Be that as it may, there’s increasing interest in browsing and an imminent need to introduce internet in all fields, including schooling, governance, business and dispensation of justice. At the same time, an anti-cyber misuse law is also a must.

According to Business Software Alliance (BSA), a nonprofit trade association created to advance the goals of the software industry and its hardware partners, the approximate value of pirated software in Indian companies against which its members have together initiated 45-50 civil suits after January 2008 could be Rs85.78 crore.

The estimated damage could have been much higher had BSA considered independent suits being pursued by its member-companies against end-users.
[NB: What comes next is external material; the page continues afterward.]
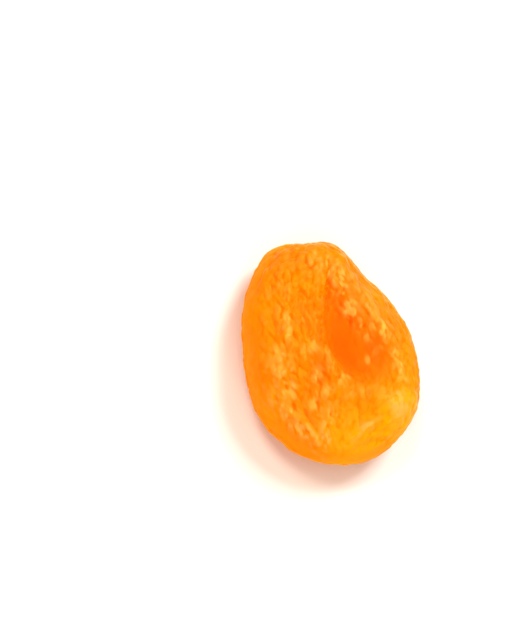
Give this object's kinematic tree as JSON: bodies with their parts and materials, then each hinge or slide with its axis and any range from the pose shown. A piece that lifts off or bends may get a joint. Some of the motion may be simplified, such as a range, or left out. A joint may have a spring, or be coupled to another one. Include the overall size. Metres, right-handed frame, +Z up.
{
  "type": "dried apricot",
  "caption": "Whole pitted dried apricot, flattened, with a sunken wrinkled upper side; lies flat on its belly as food or set dressing.",
  "frame": {"origin": "on the surface that the fruit lies on, below the middle of its outline", "axes": "+Z up, out of the sunken side; +Y towards the stem end; +X towards the narrow cheek"},
  "size_m": [0.0312, 0.0399, 0.0132],
  "materials": {
    "dried_flesh": "semi-gloss, moist, translucent orange dried fruit flesh with wrinkled skin"
  },
  "bodies": {
    "root": {"apricot": "dried_flesh"}
  },
  "joints": []
}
As per a global software piracy study, India’s piracy rate stood at a high 68% in 2008, causing a loss of $2.7 billion or Rs2,665 crore, apart from job losses to the domestic software industry. This, despite India showing a healthy decline of 6% in piracy over the past five years.

In 2006, then president APJ Abdul Kalam had forecast that by 2020, most Indians would be doing business on the web and warned that the nation needed to equip itself for the challenges internet might pose.
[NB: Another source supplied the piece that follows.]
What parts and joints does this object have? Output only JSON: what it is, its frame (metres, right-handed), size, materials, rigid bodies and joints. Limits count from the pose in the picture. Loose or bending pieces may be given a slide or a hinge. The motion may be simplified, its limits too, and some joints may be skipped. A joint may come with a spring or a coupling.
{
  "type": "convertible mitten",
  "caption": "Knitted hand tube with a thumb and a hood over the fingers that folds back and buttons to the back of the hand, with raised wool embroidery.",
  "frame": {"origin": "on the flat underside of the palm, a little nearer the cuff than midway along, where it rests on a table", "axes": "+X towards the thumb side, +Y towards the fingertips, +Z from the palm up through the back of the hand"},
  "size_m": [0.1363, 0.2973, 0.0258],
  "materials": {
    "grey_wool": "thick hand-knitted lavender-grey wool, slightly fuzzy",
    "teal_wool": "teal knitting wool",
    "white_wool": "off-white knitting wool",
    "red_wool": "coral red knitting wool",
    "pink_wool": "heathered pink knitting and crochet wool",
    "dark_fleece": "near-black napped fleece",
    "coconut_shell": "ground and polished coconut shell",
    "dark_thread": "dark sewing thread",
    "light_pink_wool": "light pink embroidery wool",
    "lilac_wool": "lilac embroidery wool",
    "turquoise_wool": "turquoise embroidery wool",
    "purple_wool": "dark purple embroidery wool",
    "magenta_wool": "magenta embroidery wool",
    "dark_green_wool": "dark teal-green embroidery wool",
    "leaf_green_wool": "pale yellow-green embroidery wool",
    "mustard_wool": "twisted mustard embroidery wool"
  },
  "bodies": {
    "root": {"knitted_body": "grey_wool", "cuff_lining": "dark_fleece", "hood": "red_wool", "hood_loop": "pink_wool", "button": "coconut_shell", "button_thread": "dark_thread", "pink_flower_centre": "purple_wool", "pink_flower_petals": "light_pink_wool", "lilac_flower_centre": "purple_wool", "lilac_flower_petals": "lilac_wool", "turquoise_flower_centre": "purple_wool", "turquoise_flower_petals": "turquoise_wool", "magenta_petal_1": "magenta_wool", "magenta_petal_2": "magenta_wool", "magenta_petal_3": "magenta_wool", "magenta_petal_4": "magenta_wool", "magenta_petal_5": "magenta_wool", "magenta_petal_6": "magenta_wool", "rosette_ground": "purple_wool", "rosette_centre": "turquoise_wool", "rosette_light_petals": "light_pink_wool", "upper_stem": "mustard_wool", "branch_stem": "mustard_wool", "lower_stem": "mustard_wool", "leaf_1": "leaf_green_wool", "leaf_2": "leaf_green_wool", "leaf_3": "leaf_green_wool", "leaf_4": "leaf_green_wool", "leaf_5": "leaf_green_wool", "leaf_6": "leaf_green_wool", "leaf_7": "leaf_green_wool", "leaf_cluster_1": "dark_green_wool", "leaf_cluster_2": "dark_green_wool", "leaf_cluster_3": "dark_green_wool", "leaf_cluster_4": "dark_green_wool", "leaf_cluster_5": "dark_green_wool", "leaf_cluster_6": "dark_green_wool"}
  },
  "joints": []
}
Law and justice will be totally different in the digital wo-rld, where crime may originate in a strange place even beyond our shores and damage organisational wealth in many locations. So, the urgency for an anti-cyber misuse law.

India woke up last month to amend the IT Act, making cyber terrorism punishable with life imprisonment. It also recognises offences such as identity theft on the internet, cyber stalking and cyber harassment. However, successful enforcement of any law depends on the sincerity and competence of the enforcement agencies. Do we have competent and sincere cops to arrest online thuggery?